Desde el comienzo de las represalias israelíes en respuesta al ataque llevado a cabo por la facción fundamentalista Hamas el 7 de octubre, los grandes medios de comunicación occidentales han reforzado la narrativa que desvía cualquier culpa de Israel y hace pasar como verdugos a los millones de palestinos que subsisten apiñados en campos de refugiados o encerrados en la franja de Gaza, y que en Cisjordania cada día se encuentran sometidos a controles draconianos, además de sufrir el riesgo constante de ser expulsados de sus hogares por la construcción de nuevos asentamientos ilegales para colonos israelíes ultranacionalistas. En la prensa escrita o digital, así como en las plataformas de redes sociales basadas en Estados Unidos o sus aliados, se oculta de manera sistemática que la situación actual es producto, en gran medida, de la histórica violación por parte de Tel Aviv de todas las resoluciones de la ONU que lo conminan a permitir la existencia de los palestinos, de su política de exterminio y del obtuso cierre de cualquier salida negociada a los diferendos en torno a las tierras donde en 1948 se impuso el Estado de Israel.
La mordaza va más allá de los medios: en estas semanas, toda figura pública que expresa algún asomo de crítica hacia la matanza que tiene lugar en Gaza ha sido castigada con el rompimiento de vínculos laborales o contractuales por parte de empleadores, socios o patrocinadores, lo que ha impuesto una censura que poco se diferencia de las que caracterizan a los regímenes totalitarios. La asfixia económica y el ostracismo alcanzan a deportistas, miembros del mundo del espectáculo e incluso a la comunidad cultural, presunto baluarte de las libertades de las que presume Occidente; por ejemplo, la Feria Internacional del Libro de Fráncfort suspendió la entrega del Premio LiBeraturpreis a la escritora palestina Adania Shibli en plena solidaridad con Israel, una atrocidad que fue criticada por 600 autores y editores. Berlín, Londres y París han prohibido por completo las manifestaciones de apoyo a Palestina, mientras Washington ha detenido a centenares de personas por participar en protestas contra lo que algunos integrantes de la propia comunidad judía no titubean en calificar de genocidio.

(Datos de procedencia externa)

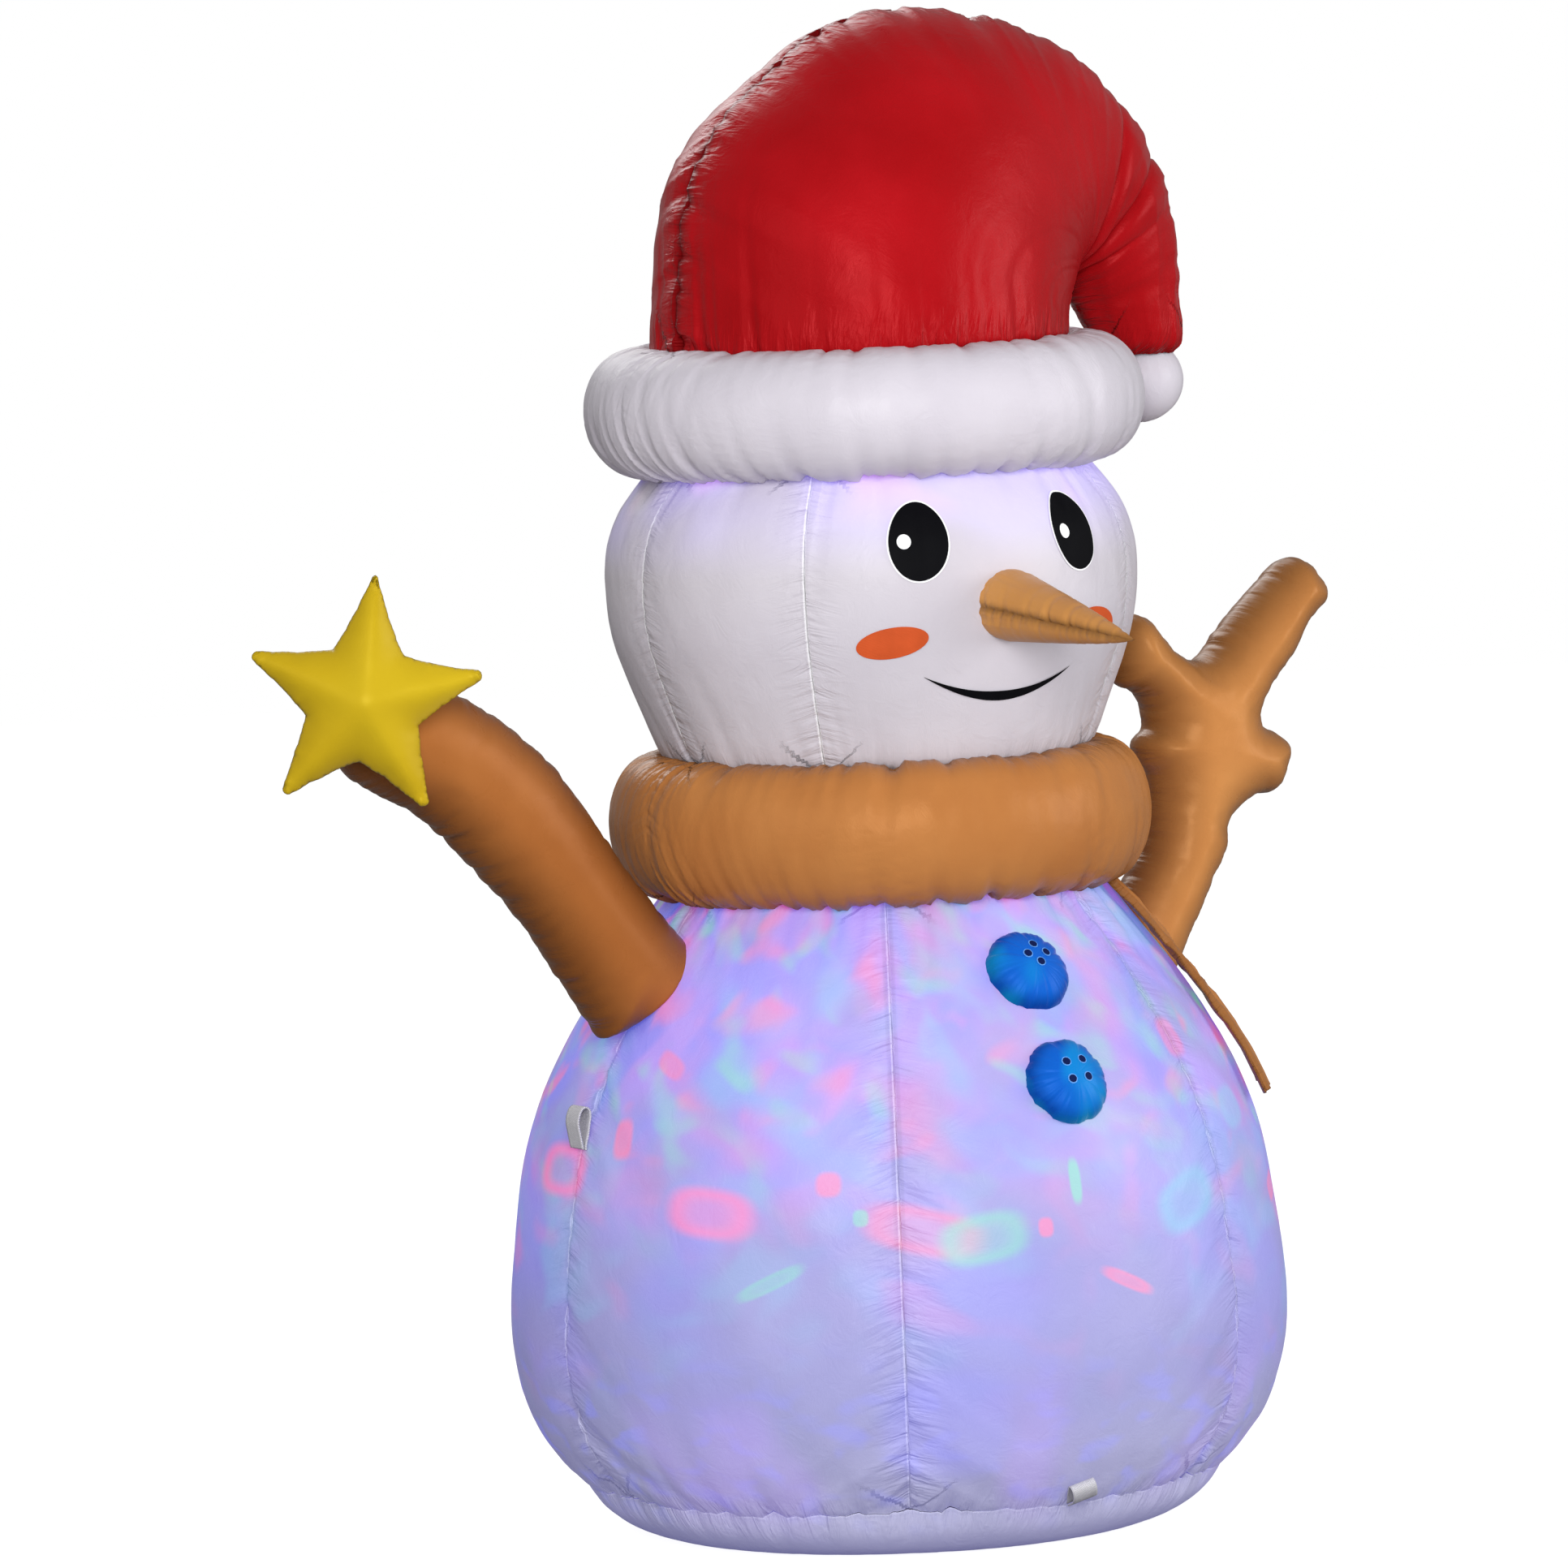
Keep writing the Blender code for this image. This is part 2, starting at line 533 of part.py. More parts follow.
def webbing_loop(name, azimuth, height):
    """A folded length of webbing: a drop-shaped loop that stands up from its two sewn ends at a seam."""
    lean = lean_at(BODY_PROFILE, height)
    outward = around(1, azimuth, 0)
    away = outward * lean.x + Vector((0, 0, lean.y))
    along = outward * -lean.y + Vector((0, 0, lean.x))
    across = along.cross(away).normalized()
    start = around(radius_at(BODY_PROFILE, height), azimuth, height)
    bm = bmesh.new()
    rows = []
    for up, out in LOOP_PATH:
        middle = start + along * up + away * (out + LOOP_OFF)
        rows.append([bm.verts.new(middle + across * LOOP_WEBBING * s) for s in (-0.5, 0.5)])
    for near, far in zip(rows, rows[1:]):
        bm.faces.new((near[0], near[1], far[1], far[0]))
    return thicken(add_object(name, bm, "webbing"), LOOP_THICK)


webbing_loop("tie_loop_side_right", 270, SIDE_LOOP_HEIGHT)
webbing_loop("tie_loop_side_left", 90, SIDE_LOOP_HEIGHT)
webbing_loop("tie_loop_front", 0, SEAM_LOOP_HEIGHT)
webbing_loop("tie_loop_back", 180, SEAM_LOOP_HEIGHT)


# ---------------------------------------------------------------- zip
def arc_bar(name, low, high, off, thick, finish):
    """A strip that follows the round of the back panel, standing off it by off."""
    count = round((ZIP_END - ZIP_START) / 2)
    bm = bmesh.new()
    rows = []
    for i in range(count + 1):
        azimuth = ZIP_START + (ZIP_END - ZIP_START) * i / count
        row = []
        for height in (low, high):
            radius = radius_at(BODY_PROFILE, height) + off
            row += [bm.verts.new(around(radius, azimuth, height)), bm.verts.new(around(radius + thick, azimuth, height))]
        rows.append(row)
    for here, after in zip(rows, rows[1:]):
        for a, b in ((0, 1), (1, 3), (3, 2), (2, 0)):
            bm.faces.new((here[a], here[b], after[b], after[a]))
    for row in (rows[0], rows[-1]):
        bm.faces.new((row[0], row[1], row[3], row[2]))
    bmesh.ops.recalc_face_normals(bm, faces=bm.faces)
    return add_object(name, bm, finish)


TAPE_THICK, TAPE_OFF, COIL_HALF, COIL_THICK = 0.0008, 0.0006, 0.0020, 0.0012
arc_bar("zip_tape", ZIP_HEIGHT - ZIP_TAPE_HALF, ZIP_HEIGHT + ZIP_TAPE_HALF, TAPE_OFF, TAPE_THICK, "white_fabric")
arc_bar("zip_coil", ZIP_HEIGHT - COIL_HALF, ZIP_HEIGHT + COIL_HALF, TAPE_OFF + TAPE_THICK + 0.0008, COIL_THICK,
        "white_fabric")

zip_out = around(1, ZIP_SLIDER_AT, 0)
zip_turn = Matrix.Rotation(math.radians(ZIP_SLIDER_AT), 4, "Z")
slider_foot = radius_at(BODY_PROFILE, ZIP_HEIGHT) + TAPE_OFF + TAPE_THICK + 0.0008 + COIL_THICK + 0.0009


def on_slider(sideways, out, up):
    """A point by its place on the zip slider: along the zip, away from the fabric, and up."""
    tangent = Vector((0, 0, 1)).cross(zip_out)
    return zip_out * (slider_foot + out) + tangent * sideways + Vector((0, 0, ZIP_HEIGHT + up))


slider = block("zip_slider", on_slider(0, 0.0010, 0), (0.0100, 0.0020, 0.0080), "zip_metal", turn=zip_turn)
for side in (-1, 1):
    ear = block(f"slider_ear_{side}", on_slider(side * 0.0030, 0.0031, 0), (0.0012, 0.0034, 0.0030), None, cutters, zip_turn)
    join(slider, as_tool(ear))
set_pivot(slider, (0, 0, ZIP_HEIGHT))

PULL_AXIS_OUT, PULL_LENGTH = 0.0038, 0.0200
pull_axis = on_slider(0, PULL_AXIS_OUT, 0)
pull = round_bar("zip_pull", 0.0009, on_slider(-0.0021, PULL_AXIS_OUT, 0), on_slider(0.0021, PULL_AXIS_OUT, 0),
                 "zip_metal", 10)
tab = block("pull_tab", on_slider(0, PULL_AXIS_OUT, -PULL_LENGTH / 2), (0.0034, 0.0012, PULL_LENGTH), None, cutters,
            zip_turn)
join(pull, as_tool(tab))
set_pivot(pull, pull_axis)


# ---------------------------------------------------------------- blower
blower = bpy.data.objects.new("blower_mount", None)
blower.location = (0, BLOWER_FACE, BLOWER_HEIGHT)
parts.objects.link(blower)


def on_blower(across, out, up):
    """A point by its place on the blower: sideways, out along its axis (+Y), and up."""
    return Vector((across, BLOWER_FACE + out, BLOWER_HEIGHT + up))


def blower_bar(name, radius, low, high, finish, sides=32, collection=parts, bore=None, at=(0.0, 0.0)):
    """A turned piece on the blower's axis, or beside it, between two depths."""
    start, end = on_blower(at[0], low, at[1]), on_blower(at[0], high, at[1])
    return round_bar(name, radius, start, end, finish, sides, collection, bore)


INLET_AT, INLET_RADIUS, INLET_BORE = (0.0, -0.0530), 0.0062, 0.0045

body_hole = as_tool(blower_bar("blower_hole", HOLE_RADIUS, -0.030, 0.030, None, 32, cutters))
cut(body["back"], body_hole)

flange = blower_bar("blower_flange", FLANGE_RADIUS, -0.0035, 0.0015, "black_plastic", 36, bore=FLANGE_BORE)
clamp = blower_bar("blower_clamp_ring", FLANGE_RADIUS, -0.0215, -0.0175, "black_plastic", 36, bore=CASING_RADIUS + 0.0006)
inlet_hole = as_tool(blower_bar("inlet_hole", INLET_RADIUS + GAP, -0.030, 0.030, None, 20, cutters, at=INLET_AT))
cut(flange, inlet_hole)
cut(clamp, inlet_hole)
grille = blower_bar("intake_grille", FLANGE_BORE - 0.0004, -0.0015, 0.0010, "black_plastic", 36)
SLOT_PITCH, SLOT_COUNT = 0.0088, 7
for i in range(SLOT_COUNT):
    across = (i - (SLOT_COUNT - 1) / 2) * SLOT_PITCH
    reach = math.sqrt((FLANGE_BORE - 0.0050) ** 2 - across ** 2)
    slot = block(f"grille_slot_{i}", on_blower(across, 0, 0), (0.0052, 0.02, 2 * reach), None, cutters)
    cut(grille, as_tool(slot))

blower_bar("blower_casing", CASING_RADIUS, -0.0600, -0.0038, "black_plastic", 32, bore=CASING_BORE)

motor = blower_bar("blower_motor", 0.0135, -0.0560, -0.0380, "steel", 20)
motor_bore = as_tool(blower_bar("motor_bore", 0.00206, -0.0500, -0.0300, None, 12, cutters))
cut(motor, motor_bore)

bridge = blower_bar("motor_bridge", 0.0138, -0.0593, -0.0563, "black_plastic", 20)
ARM_ROOT, ARM_TIP = 0.0100, CASING_BORE - 0.0004
for i in range(3):
    turn = Matrix.Rotation(math.radians(120 * i + 30), 4, "Y")
    out = Matrix.Translation(((ARM_ROOT + ARM_TIP) / 2, 0, 0))
    arm = block(f"bridge_arm_{i}", (0, 0, 0), (ARM_TIP - ARM_ROOT, 0.0024, 0.0050), None, cutters)
    arm.data.transform(Matrix.Translation(on_blower(0, -0.0578, 0)) @ turn @ out)
    join(bridge, as_tool(arm))

impeller = blower_bar("impeller", 0.0155, -0.0340, -0.0120, "black_plastic", 28)
shaft_bore = as_tool(blower_bar("impeller_bore", 0.0023, -0.0360, -0.0200, None, 12, cutters))
cut(impeller, shaft_bore)
BLADE_TIP, BLADE_THICK, BLADE_CHORD, BLADE_PITCH = 0.0405, 0.0016, 0.0200, 38.0
for i in range(BLADES):
    spin = Matrix.Rotation(2 * math.pi * i / BLADES, 4, "Y")
    pitch = Matrix.Rotation(math.radians(BLADE_PITCH), 4, "X")
    out = Matrix.Translation(((BLADE_TIP + 0.0140) / 2, 0, 0))
    blade = block(f"blade_{i}", (0, 0, 0), (BLADE_TIP - 0.0140, BLADE_THICK, BLADE_CHORD), None, cutters)
    blade.data.transform(Matrix.Translation(on_blower(0, -0.0230, 0)) @ spin @ out @ pitch)
    join(impeller, as_tool(blade))
set_pivot(impeller, on_blower(0, -0.0230, 0))
shaft = blower_bar("impeller_shaft", 0.0020, -0.0480, -0.0203, "steel", 12)
set_pivot(shaft, on_blower(0, -0.0230, 0))

inlet = blower_bar("power_inlet", INLET_RADIUS, -0.0130, 0.0050, "black_plastic", 20, at=INLET_AT)
inlet_bore = as_tool(blower_bar("inlet_bore", INLET_BORE, -0.0110, 0.0200, None, 20, cutters, at=INLET_AT))
cut(inlet, inlet_bore)
contacts = blower_bar("inlet_contacts", INLET_BORE - GAP, -0.0107, -0.0095, "steel", 20, at=INLET_AT)
for side in (-1, 1):
    at = (INLET_AT[0] + side * 0.0019, INLET_AT[1])
    pin = blower_bar(f"inlet_pin_{side}", 0.0007, -0.0100, -0.0060, None, 8, cutters, at=at)
    join(contacts, as_tool(pin))

for piece in (flange, clamp, grille, motor, bridge, inlet):
    piece.parent = blower
    piece.matrix_parent_inverse = Matrix.Translation(-blower.location)


# ---------------------------------------------------------------- rotating party light
def turned(name, outline, finish, sides=28):
    """A turned piece from a closed outline of (radius, height) points, none of them on the axis."""
    bm = bmesh.new()
    rings = [[bm.verts.new((r * math.cos(a), r * math.sin(a), z)) for r, z in outline]
             for a in (2 * math.pi * i / sides for i in range(sides))]
    count = len(outline)
    for i, ring in enumerate(rings):
        after = rings[(i + 1) % sides]
        for k in range(count):
            bm.faces.new((ring[k], after[k], after[(k + 1) % count], ring[(k + 1) % count]))
    bmesh.ops.recalc_face_normals(bm, faces=bm.faces)
    return add_object(name, bm, finish)


BASE_FOOT, BASE_TOP = 0.0019, 0.0140
HOUSING_LOW, HOUSING_WALL = POST_TOP + GAP, 0.0020
SPINDLE_RADIUS = 0.0020
turned("light_stand", [(0.0075, BASE_FOOT), (LIGHT_BASE_RADIUS, BASE_FOOT), (LIGHT_BASE_RADIUS, BASE_FOOT + 0.006),
                       (0.0300, BASE_TOP), (POST_RADIUS, BASE_TOP + 0.004), (POST_RADIUS, POST_TOP),
                       (0.0075, POST_TOP)], "black_plastic")
turned("light_housing", [(0.0060, HOUSING_LOW), (HOUSING_RADIUS - 0.004, HOUSING_LOW), (HOUSING_RADIUS, HOUSING_LOW + 0.006),
                         (HOUSING_RADIUS, HOUSING_TOP), (HOUSING_RADIUS - HOUSING_WALL, HOUSING_TOP),
                         (HOUSING_RADIUS - HOUSING_WALL, HOUSING_LOW + 0.007), (0.0300, HOUSING_LOW + HOUSING_WALL),
                         (0.0060, HOUSING_LOW + HOUSING_WALL)], "black_plastic")
dome_motor = round_bar("dome_motor", 0.0120, (0, 0, HOUSING_LOW + HOUSING_WALL + GAP), (0, 0, 0.1350), "steel", 20)
dome_motor_bore = as_tool(round_bar("dome_motor_bore", 0.00206, (0, 0, 0.1300), (0, 0, 0.1400), None, 12, cutters))
cut(dome_motor, dome_motor_bore)
round_bar("light_circuit_board", HOUSING_RADIUS - HOUSING_WALL - 0.0005, (0, 0, 0.1440), (0, 0, 0.1456), "circuit", 28,
          bore=0.0040)
round_bar("led_emitter", 0.0125, (0, 0, 0.1459), (0, 0, 0.1492), "led", 20, bore=0.0042)

DOME_FOOT, DOME_STEPS = 0.1535, 6
outline = []
for radius, order in ((DOME_RADIUS, range(DOME_STEPS + 1)), (DOME_RADIUS - DOME_WALL, range(DOME_STEPS, -1, -1))):
    for k in order:
        angle = math.radians(87) * k / DOME_STEPS
        outline.append((radius * math.cos(angle), DOME_FOOT + radius * math.sin(angle)))
turned("lens_dome", outline, "lens", 24)
spindle = round_bar("dome_spindle", SPINDLE_RADIUS, (0, 0, 0.1303), (0, 0, DOME_FOOT + DOME_RADIUS + 0.0010), "steel", 12)
spindle_collar = round_bar("spindle_collar", 0.0060, (0, 0, DOME_FOOT + DOME_RADIUS + 0.0004),
                           (0, 0, DOME_FOOT + DOME_RADIUS + 0.0024), None, 14, cutters)
join(spindle, as_tool(spindle_collar))

# Air and light pass from the body into the arms and from the head into the nose through holes in the panels.
for name, side in (("right", -1), ("left", 1)):
    hole = round_bar(f"{name}_arm_hole", 0.0260, (side * 0.10, 0, 0.4470), (side * 0.30, 0, 0.4470), None, 20, cutters)
    as_tool(hole)
    for half in ("front", "back"):
        cut(body[f"{half}_{name}"], hole)
nose_hole = as_tool(round_bar("nose_hole", 0.0180, (0, -0.1500, 0.7370), (0, -0.2500, 0.7370), None, 20, cutters))
cut(head["face"], nose_hole)
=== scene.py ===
"""Yard snowman: a sewn nylon shell held up by a blower, with a party light that turns inside it.

Metres, +Z up. The face looks along -Y. Azimuths are degrees about Z from the face towards +X.
"""
import math

import bmesh
import bpy
import numpy as np
from mathutils import Matrix, Vector
from mathutils.bvhtree import BVHTree
from mathutils.geometry import delaunay_2d_cdt


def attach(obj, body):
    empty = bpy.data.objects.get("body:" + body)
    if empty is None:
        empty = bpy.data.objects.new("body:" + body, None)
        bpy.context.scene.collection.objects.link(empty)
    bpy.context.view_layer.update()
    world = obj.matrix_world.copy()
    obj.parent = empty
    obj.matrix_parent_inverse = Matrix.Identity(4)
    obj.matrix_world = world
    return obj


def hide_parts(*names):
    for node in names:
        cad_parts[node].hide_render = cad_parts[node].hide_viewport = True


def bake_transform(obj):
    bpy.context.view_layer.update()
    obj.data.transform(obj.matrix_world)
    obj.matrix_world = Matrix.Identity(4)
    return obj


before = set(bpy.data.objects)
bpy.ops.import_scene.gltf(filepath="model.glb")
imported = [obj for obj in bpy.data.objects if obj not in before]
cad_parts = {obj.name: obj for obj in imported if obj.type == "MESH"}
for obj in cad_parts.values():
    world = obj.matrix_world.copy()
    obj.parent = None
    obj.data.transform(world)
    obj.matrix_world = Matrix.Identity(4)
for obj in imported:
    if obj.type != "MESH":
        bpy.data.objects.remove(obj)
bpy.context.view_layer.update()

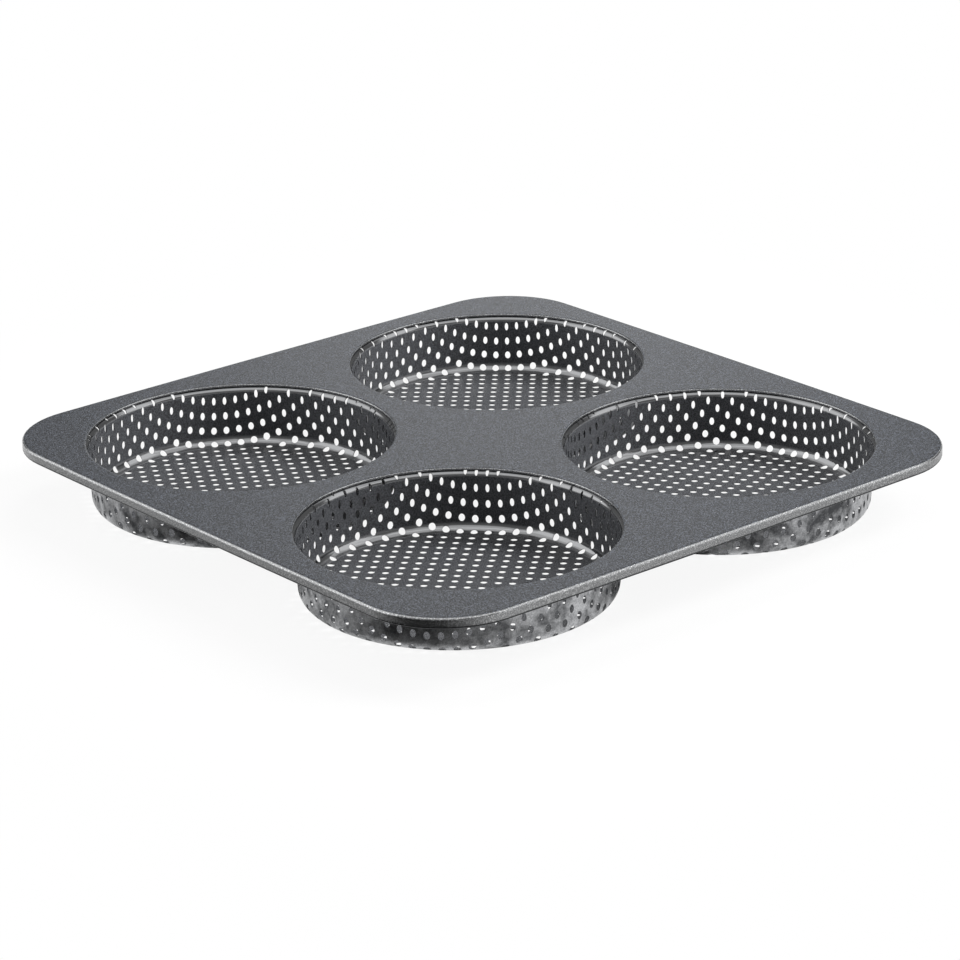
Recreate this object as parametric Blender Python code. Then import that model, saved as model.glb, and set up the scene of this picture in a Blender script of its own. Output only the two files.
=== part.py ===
"""Bun pan for four buns: one pressed frame sheet with a hemmed skirt, and four drawn, perforated cups.

Each cup is punched flat and then drawn, so its holes run up the wall in the pattern that the draw gives them.
A lock seam holds it: the frame's opening is folded down and out into a lip, the cup's flange runs out under
that lip, and the flange's edge hooks up and back over it.

Units are metres, +Z is up, and the origin is on the table under the middle of the pan.
"""

import math

import bmesh
import bpy
from mathutils import Vector

# Openings, with the plate that is left between two of them and outside them
OPENING_RADIUS = 0.0624
WEB_WIDTH = 0.0112
BORDER_WIDTH = 0.0116
CUP_SPACING = 2 * OPENING_RADIUS + WEB_WIDTH
PAN_SIDE = CUP_SPACING + 2 * OPENING_RADIUS + 2 * BORDER_WIDTH

# Frame sheet
FRAME_SHEET = 0.0004
CORNER_RADIUS = 0.0350
SIDE_BOW = 0.0009
EDGE_RADIUS = 0.0012
SKIRT_DROP = 0.0043
HEM_SPACE = 0.0003
HEM_LENGTH = 0.0016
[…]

En suma, el conflicto en Medio Oriente ha vuelto a desnudar la hipocresía de las grandes potencias occidentales, cuyos gobernantes y magnates se arrogan la facultad de dictar al resto del planeta cómo conducir sus asuntos internos, así como de extender o retirar certificaciones en materia de respeto a los derechos humanos, mientras asesinan a la libertad de expresión para proteger los intereses de sus cómplices. Hoy queda más claro que nunca: cuando se habla del conflicto palestino-israelí, se requiere un enorme valor y un inquebrantable compromiso ético para decir la verdad.